We'll effectively be doing the same thing, but adding an "all_gather" step. This informs the GPUs to communicate the results of the GEMM to each other GPU.

In [9]:
import importlib
import src.utils.gemm_utils as gutils
importlib.reload(gutils)

gutils.distributed_gemm()

huggingface/tokenizers: The current process just got forked, after parallelism has already been used. Disabling parallelism to avoid deadlocks...
	- Avoid using `tokenizers` before the fork if possible
	- Explicitly set the environment variable TOKENIZERS_PARALLELISM=(true | false)


[Rank 0] Starting process on cuda:0
[Rank 1] Starting process on cuda:1
[Rank 1] Initialized NCCL process group with world_size=2
[Rank 0] Initialized NCCL process group with world_size=2
[Rank 1] Created local shard of A: shape=torch.Size([57500, 60000]) on cuda:1
[Rank 1] Allocated empty matrix B to receive broadcast: shape=torch.Size([60000, 1024]) on cuda:1
[Rank 0] Created local shard of A: shape=torch.Size([57500, 60000]) on cuda:0
[Rank 0] Created full matrix B: shape=torch.Size([60000, 1024]) on cuda:0
[Rank 0] Completed broadcast of B
[Rank 0] Performing matmul: A_local (torch.Size([57500, 60000])) @ B (torch.Size([60000, 1024]))
[Rank 1] Completed broadcast of B
[Rank 1] Performing matmul: A_local (torch.Size([57500, 60000])) @ B (torch.Size([60000, 1024]))
[Rank 1] Finished matmul. Output shape: torch.Size([57500, 1024]). Time: 0.683s
[Rank 1] Prepared buffers for all_gather
[Rank 1] Completed all_gather of local outputs
[Rank 0] Finished matmul. Output shape: torch.Size([57

[{'output_shape': torch.Size([115000, 1024]),
  'rows_per_rank': 57500,
  'device': 'cuda:0'}]

If you read through the results you should see the following:

Two processes are launched, one per GPU (cuda:0 and cuda:1). Each process initializes its own NCCL (GPU communications) communication context as part of a world of 2 ranks.
Both ranks independently allocate a shard of the large matrix A, each of shape [57500, 60000], representing half of the full input.

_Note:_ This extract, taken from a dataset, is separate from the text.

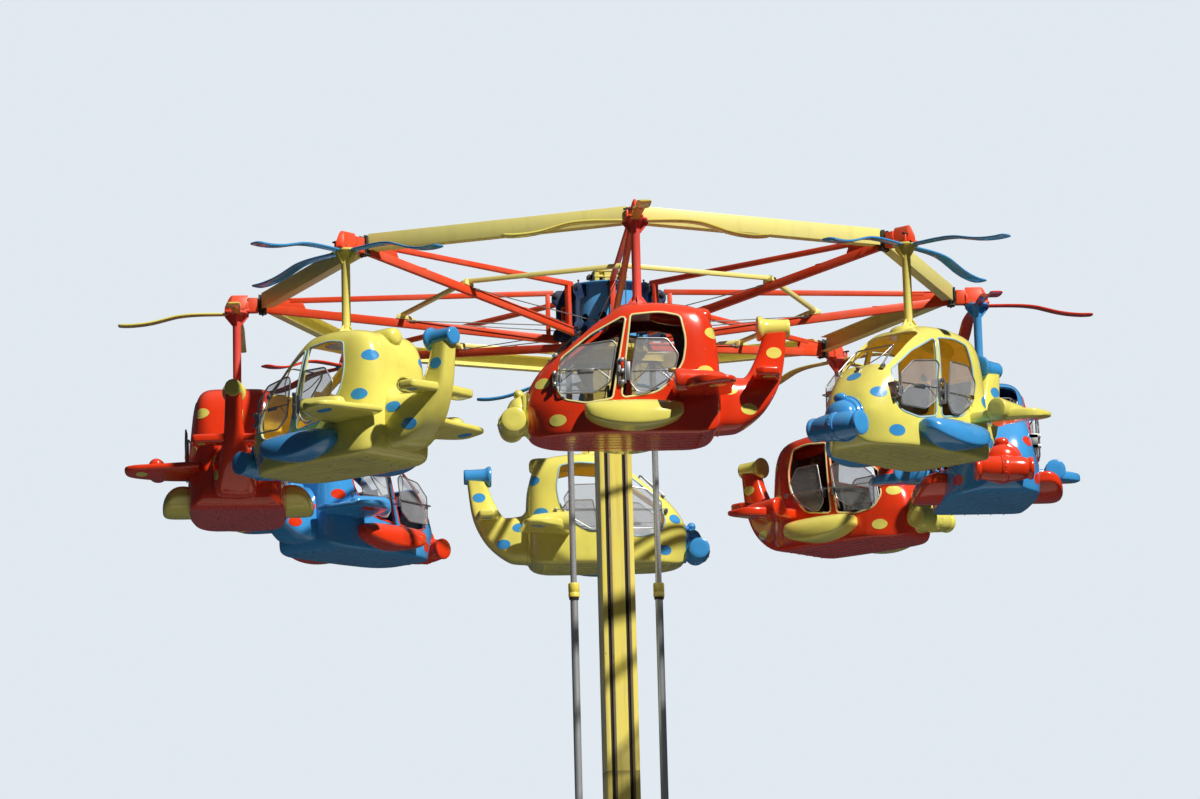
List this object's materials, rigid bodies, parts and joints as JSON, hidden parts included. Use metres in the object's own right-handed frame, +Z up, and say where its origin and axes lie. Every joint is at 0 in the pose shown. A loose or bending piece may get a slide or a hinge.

Rank 0 generates the shared weight matrix B with shape [60000, 1024], while Rank 1 allocates an empty buffer for B. Rank 0 then broadcasts B to Rank 1 so that both GPUs have the same weights.

Each rank performs matrix multiplication using its local A shard and the full B, producing an output tensor of shape [57500, 1024]. These operations take approximately 0.7 seconds on each GPU.

After local matmul, both ranks allocate output buffers and perform an all_gather, collecting the outputs from each rank. This results in a fully assembled output tensor of shape [115000, 1024] on both GPUs.

Finally, Rank 0 logs the output metadata, and both ranks cleanly shut down their distributed process groups.

It is highly recomended you read through [gemm_utils.py](../src/utils/gemm_utils.py), specifically the `_distributed_gemm_worker` function to gain a full understanding of what each GPU is running. This is effectively what pytorch, deepspeed, and most other libraries are using under the hood to break up and aggregate results from matrix multiplications.

> Note in practice you won't be writing these from scratch, however having an understanding of what these libraries are doing provide you capabilities to optimize your workload to a very deep level once you hit massive scale

## Conclusion

In this portion of the lab we learned how you can utilize sharding and collectives to allow your GPUs to collaborate. In the next portion of this lab, we will learn how common libraries utilize this technique at a high level to get optimal performance, and the different strategies that can be employed.